SIGMOD2025

Rainbow: Risk-aware Index Benefit Estimation Facing Out Of Distribution Workloads

Kecheng Luo, Ruiyang Ma, Peng Cai

摘要

Index tuning is crucial for optimizing database performance, and selecting the optimal index configuration relies on accurately estimating the benefits of each candidate index. However, existing learning-based works face key limitations-including limited accuracy, overfitting risks, and lack of estimation confidence-hindering practical deployment. Especially when a new workload follows a different distribution (a.k.a. ''out-of-distribution'', OOD), previously trained models become inaccurate and blind trust on their estimations can lead to severe performance regression.
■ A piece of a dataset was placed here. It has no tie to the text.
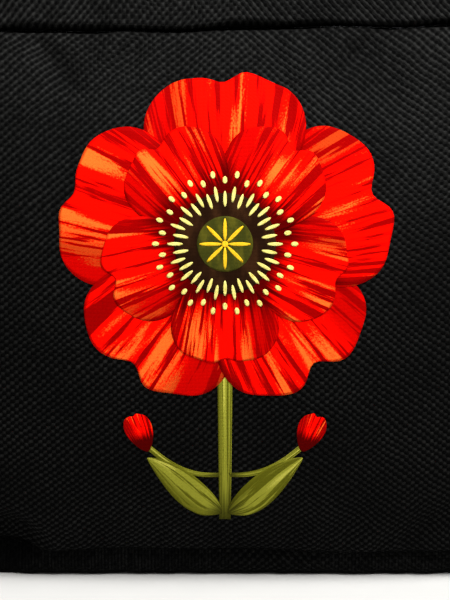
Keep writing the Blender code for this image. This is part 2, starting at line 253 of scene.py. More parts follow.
def panel_patch(s, t):
    """The front panel: the seam network's outline, with a crown that fills it out forwards."""
    z = BASE_SEAM_Z + PANEL_HEIGHT * t
    y = -(through(HALF_DEPTHS, z) + PANEL_CROWN * crown(s) * rise(t))
    return np.stack([through(HALF_WIDTHS, z) * s, y, z], axis=-1)


def band_patch(s, t):
    """The front band: the shoulder from the top seam to the zip, swollen along its normal by a parabola."""
    angle = 0.5 * math.pi * t
    width, _, z = shoulder(angle)
    outward, upward = shoulder_normal(HALF_DEPTHS[2] - ZIP_SLOT_HALF, angle)
    swell = BAND_CROWN * crown(s) * (1.0 - (2.0 * t - 1.0) ** 2)
    return np.stack([width * s, -(shoulder_depth(s, angle) + swell * outward), z + swell * upward], axis=-1)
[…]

Therefore, this paper proposes Rainbow, a novel framework that more accurately estimates index benefits under in-distribution scenarios while also providing uncertainty quantification to adapt to OOD workloads. We propose a graph-based encoder with Graph Transformer for expressive and efficient feature encoding, directly leveraging the original query plan's structural information to capture the global and local impact of indexes. Unlike existing deterministic estimators designed to entirely replace the what-if caller, we employ a Bayesian neural network (BNN) whose probabilistic nature enhances robustness and whose weight distributions provide principled uncertainty quantification. This allows our BNN estimator to fall back to the what-if caller when necessary, avoiding performance regression. Extensive experiments demonstrate that Rainbow not only outperforms state-of-the-art estimators in accuracy and index tuning quality when integrated with index advisors, but also shows robustness to OOD workloads.